- Data -
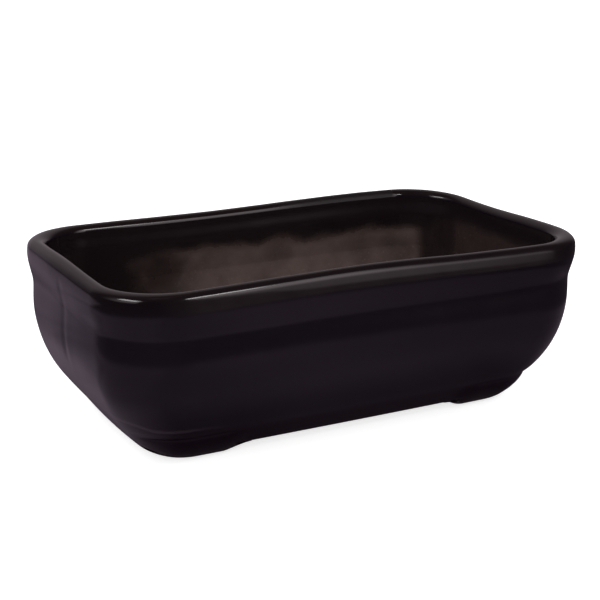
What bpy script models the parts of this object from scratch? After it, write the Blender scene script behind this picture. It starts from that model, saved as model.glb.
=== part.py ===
"""Rectangular stoneware planter on four corner feet.

Metres, +Z up. X runs along the long sides and Y along the short sides, and the
origin lies on the ground under the middle of the pot.

The tray is one piece of clay. From the top it has a thick rounded rim band, a
neck, a belly that tucks in towards the bottom, and a base band under a soft
crease. The feet are pads of the same clay, pressed by themselves and luted on
at the corners. Each sits under the flat underside and laps up over the base
band as far as the crease, and its ends rise in a scallop to the tray.
"""

import math

import bmesh
import bpy

# Overall size
LENGTH = 0.2035                  # over the bowed short sides
WIDTH = 0.117                    # over the bowed long sides
HEIGHT = 0.0693                  # ground to the top of the rim

# Plan outline, seen from above at the rim's outside
CORNER_RADIUS = 0.024
CORNER_TIGHTENING = 0.45         # radius lost for each unit that the outline draws in
LONG_SIDE_BOW = 0.0006           # outward bow at the middle of a long side
SHORT_SIDE_BOW = 0.0018

# Outside of the tray, from the top down
RIM_THICKNESS = 0.0065
RIM_ROUNDING = 0.0028            # height of the rim's rounded top
RIM_BAND_HEIGHT = 0.0082
RIM_STEP_HEIGHT = 0.0065         # the slope from the rim band in to the neck
RIM_PROJECTION = 0.00115         # how far the rim band stands out from the neck
NECK_HEIGHT = 0.0095
BELLY_REACH = 0.0313             # how far the quarter ellipse of the belly tucks in
BASE_BAND_HEIGHT = 0.0090        # underside to crease
BASE_BAND_DRAFT = math.radians(36.5)
UNDERSIDE_EDGE = 0.0017          # radius between the base band and the underside
UNDERSIDE_HEIGHT = 0.0034        # ground to the tray's flat underside

# Inside of the tray
WALL = 0.0062                    # at the neck
RIM_UNDERCUT_HEIGHT = 0.009      # the rim's inner edge slopes out to the full wall over this
FLOOR = 0.0065
INSIDE_REACH = 0.023             # how far the inside of the belly tucks in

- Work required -
Write out every line of the listing that holds the word "this".

- Task answer -
What bpy script models the parts of this object from scratch? After it, write the Blender scene script behind this picture. It starts from that model, saved as model.glb.
RIM_UNDERCUT_HEIGHT = 0.009      # the rim's inner edge slopes out to the full wall over this